Historical volatility measures the deviation of asset returns from their historical average. It is a sample estimate that has time unit and depends on the length of the historical sample period. Denote $R_{i,t}$ as the asset return $i$ at time $t$, the historical volatility of $R_{i,t}$ for $t = 1, \cdots, N$ is calculated as $\sigma_i = \sqrt{ \frac{1}{N}\sum_{t=1}^N (R_{i,t}-E(R_{i})) ^2 }$,

where $E(R_{i})$ is the mean of $R_{i,t}$ over the time period $N$. To obtain the sample estimate $\hat{\sigma}_{i}$, the number $E(R_{i})$ is replaced by its sample counterpart $\hat{R}_{i} = \frac{1}{N}\sum_{t=1}^N R_{i,t}$, and $\hat{\sigma}_{i} = \sqrt{\frac{1}{N - 1}\sum_{t=1}^N (R_{i,t} -\hat{R}_{i})^2}$,

where we have divided the sum of squared deviations by $N - 1$ to account for the loss of degree of freedom from using the sample mean $\hat{R}_{i}$ in the calculation. For $R_{i,t}$ sampled at daily and monthly time intervals, the annualized historical volatility is respectively $\sqrt{250} \hat{\sigma}_{i}$ and $\sqrt{12} \hat{\sigma}_{i}$.

Historical volatility can be useful in cases like benchmarking historical performances, assessing the behavior of economic variables, calculating historical risk measures, and so on.

Since historical volatility is the number we get from looking into the past realized data, it may not be as useful when we try to predict the future behavior of asset returns.
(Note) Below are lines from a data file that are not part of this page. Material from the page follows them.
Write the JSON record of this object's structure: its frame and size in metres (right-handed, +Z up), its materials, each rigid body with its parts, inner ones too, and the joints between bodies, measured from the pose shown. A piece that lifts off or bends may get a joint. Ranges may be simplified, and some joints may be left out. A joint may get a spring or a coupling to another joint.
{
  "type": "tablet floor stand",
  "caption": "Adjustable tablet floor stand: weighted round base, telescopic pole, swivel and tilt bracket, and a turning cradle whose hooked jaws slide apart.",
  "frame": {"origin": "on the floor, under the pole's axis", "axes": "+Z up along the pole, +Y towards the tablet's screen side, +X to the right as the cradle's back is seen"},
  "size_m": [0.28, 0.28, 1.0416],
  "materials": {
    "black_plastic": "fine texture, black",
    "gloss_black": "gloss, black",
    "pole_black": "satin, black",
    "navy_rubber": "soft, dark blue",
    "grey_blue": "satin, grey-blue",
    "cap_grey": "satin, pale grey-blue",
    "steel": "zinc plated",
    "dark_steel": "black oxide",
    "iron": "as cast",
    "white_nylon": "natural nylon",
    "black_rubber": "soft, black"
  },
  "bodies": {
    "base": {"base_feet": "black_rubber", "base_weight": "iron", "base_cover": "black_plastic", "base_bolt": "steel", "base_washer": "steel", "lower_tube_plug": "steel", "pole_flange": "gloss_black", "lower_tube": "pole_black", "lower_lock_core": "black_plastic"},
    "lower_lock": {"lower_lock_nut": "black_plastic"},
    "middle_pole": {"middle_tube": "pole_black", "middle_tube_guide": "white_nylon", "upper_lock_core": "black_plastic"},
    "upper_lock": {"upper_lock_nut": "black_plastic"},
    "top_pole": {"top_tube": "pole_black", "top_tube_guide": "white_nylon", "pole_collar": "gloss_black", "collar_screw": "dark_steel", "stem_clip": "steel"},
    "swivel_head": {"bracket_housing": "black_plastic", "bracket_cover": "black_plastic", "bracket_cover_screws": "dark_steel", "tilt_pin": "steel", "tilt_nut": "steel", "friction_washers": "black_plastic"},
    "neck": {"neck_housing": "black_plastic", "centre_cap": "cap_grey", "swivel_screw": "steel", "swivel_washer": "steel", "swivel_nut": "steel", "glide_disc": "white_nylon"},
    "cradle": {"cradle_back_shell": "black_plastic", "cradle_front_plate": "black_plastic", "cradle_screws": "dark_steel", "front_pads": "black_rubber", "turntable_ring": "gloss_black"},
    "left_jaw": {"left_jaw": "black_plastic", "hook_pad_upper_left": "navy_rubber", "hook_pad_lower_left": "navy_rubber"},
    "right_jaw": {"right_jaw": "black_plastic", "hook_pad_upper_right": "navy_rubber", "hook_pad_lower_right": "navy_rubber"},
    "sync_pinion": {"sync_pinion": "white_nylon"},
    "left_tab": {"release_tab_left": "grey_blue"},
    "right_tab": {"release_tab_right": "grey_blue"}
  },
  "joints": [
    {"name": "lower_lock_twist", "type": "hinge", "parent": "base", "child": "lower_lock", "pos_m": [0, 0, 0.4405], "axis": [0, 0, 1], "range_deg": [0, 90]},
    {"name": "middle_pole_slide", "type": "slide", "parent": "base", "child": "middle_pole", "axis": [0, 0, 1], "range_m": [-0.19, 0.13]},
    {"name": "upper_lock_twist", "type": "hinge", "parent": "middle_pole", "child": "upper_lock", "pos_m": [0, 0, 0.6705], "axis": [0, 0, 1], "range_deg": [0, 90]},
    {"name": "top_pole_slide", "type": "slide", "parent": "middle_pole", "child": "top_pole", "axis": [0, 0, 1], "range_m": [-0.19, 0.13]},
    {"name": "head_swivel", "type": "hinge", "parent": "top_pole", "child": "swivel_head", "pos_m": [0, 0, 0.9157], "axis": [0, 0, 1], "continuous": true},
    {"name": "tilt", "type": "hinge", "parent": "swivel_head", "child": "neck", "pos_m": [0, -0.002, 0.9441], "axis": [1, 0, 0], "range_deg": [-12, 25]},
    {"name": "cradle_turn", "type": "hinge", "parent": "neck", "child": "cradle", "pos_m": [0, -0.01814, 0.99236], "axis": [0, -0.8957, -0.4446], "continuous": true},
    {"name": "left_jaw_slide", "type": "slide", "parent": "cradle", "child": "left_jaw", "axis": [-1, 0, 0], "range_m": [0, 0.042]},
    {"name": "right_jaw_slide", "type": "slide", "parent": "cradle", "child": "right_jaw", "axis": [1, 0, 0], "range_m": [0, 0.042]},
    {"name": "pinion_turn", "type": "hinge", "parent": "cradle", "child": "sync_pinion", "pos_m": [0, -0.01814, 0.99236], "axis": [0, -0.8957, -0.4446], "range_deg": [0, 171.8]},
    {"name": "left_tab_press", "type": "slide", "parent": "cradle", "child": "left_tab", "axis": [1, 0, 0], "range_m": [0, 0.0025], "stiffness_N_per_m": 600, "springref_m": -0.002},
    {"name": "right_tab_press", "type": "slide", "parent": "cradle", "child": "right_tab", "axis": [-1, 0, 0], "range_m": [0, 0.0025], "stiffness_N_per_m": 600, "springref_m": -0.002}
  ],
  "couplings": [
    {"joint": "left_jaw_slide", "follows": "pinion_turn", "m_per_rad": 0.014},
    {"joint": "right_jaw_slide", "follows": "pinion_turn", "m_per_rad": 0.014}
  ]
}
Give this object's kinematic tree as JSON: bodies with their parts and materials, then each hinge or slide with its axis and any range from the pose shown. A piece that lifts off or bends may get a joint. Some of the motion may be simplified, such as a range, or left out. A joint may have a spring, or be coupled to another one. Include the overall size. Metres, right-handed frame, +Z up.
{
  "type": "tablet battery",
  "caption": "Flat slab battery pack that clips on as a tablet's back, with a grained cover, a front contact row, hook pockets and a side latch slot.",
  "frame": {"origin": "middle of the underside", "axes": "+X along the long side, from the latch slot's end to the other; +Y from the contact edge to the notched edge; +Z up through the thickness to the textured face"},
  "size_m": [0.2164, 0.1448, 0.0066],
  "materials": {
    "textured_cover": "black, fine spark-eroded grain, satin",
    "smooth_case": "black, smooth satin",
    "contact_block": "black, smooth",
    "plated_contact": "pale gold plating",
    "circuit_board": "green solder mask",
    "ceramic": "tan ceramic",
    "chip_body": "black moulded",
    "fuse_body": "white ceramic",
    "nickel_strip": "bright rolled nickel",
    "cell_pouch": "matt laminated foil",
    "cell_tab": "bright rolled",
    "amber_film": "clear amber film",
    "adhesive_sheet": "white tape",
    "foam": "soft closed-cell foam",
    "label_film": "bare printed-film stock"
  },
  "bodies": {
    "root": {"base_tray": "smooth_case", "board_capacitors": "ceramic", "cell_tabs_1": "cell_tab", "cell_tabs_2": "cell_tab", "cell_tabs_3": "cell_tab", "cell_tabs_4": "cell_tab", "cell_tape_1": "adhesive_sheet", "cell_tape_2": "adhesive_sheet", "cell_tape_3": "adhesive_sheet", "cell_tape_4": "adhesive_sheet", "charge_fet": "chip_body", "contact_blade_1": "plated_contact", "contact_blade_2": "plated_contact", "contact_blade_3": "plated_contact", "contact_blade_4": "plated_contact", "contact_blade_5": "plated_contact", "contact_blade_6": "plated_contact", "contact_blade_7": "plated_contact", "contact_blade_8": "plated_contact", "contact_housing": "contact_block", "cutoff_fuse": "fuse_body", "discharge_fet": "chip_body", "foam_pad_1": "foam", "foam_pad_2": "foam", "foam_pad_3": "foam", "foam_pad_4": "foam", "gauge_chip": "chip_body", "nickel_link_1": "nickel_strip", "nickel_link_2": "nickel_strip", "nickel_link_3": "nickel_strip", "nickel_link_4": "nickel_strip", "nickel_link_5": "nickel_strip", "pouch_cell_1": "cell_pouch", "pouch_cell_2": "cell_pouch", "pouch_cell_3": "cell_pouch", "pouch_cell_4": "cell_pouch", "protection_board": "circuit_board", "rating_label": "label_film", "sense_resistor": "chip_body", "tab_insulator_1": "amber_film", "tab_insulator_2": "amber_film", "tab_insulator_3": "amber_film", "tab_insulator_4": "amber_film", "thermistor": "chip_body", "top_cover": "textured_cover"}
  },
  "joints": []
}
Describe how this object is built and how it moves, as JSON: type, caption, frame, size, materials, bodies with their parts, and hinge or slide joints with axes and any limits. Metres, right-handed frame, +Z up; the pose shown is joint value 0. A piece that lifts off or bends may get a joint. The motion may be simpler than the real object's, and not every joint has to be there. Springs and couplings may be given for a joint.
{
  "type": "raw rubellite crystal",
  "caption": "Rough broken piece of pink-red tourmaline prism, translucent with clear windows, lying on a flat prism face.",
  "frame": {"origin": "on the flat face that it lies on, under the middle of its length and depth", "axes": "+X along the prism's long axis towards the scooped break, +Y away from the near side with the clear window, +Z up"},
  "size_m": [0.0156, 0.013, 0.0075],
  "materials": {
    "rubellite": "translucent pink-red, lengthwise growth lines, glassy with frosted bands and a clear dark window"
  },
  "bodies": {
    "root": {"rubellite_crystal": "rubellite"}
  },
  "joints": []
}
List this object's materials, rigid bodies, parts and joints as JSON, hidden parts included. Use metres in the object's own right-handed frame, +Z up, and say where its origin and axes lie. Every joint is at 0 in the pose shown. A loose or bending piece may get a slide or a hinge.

This is when and why we have the implied volatility, i.e. the volatility number implied from market prices.

## Implied volatility

Denote $P_{i, market}$ , $i = 1, \cdots, M$, a set of market prices of traded options on asset $i$, the implied volatility $\tilde{\sigma}_{i}$ is obtained by setting the market price to the theoretical price, $P_{i, market} = P_{i, model}(K, S_{i}, \tilde{\sigma}_{i}, \tau, r, \cdots)$, with the argument $K$ as the option strike price, $S_{i}$ the current asset price, $\tau$ is the option time-to-maturiy, $r$ the risk-free interest rate, and so on. Since the only unknown in $P_{i, market} = P_{i, model}(K, S_{i}, \tilde{\sigma}_{i}, \tau, r, \cdots)$ is the volatility number $\tilde{\sigma}_{i}$, we can solve the inverse pricing function to obtain the implied volatility $\tilde{\sigma}_{i}$ using the bisection or Newton‘s iterative method. The obtained implied volatilities contain information of the market’s assessment of future price movements, and thus is a forward-looking risk measure. Here, you can find a little solver for implied volatilities in VBA.

## Example: German DAX

The following graphs show the series of VDAX-NEW implied volatility index compared to the DAX historical volatilities. The implied volatility index is a good predictor of the historical volatilities.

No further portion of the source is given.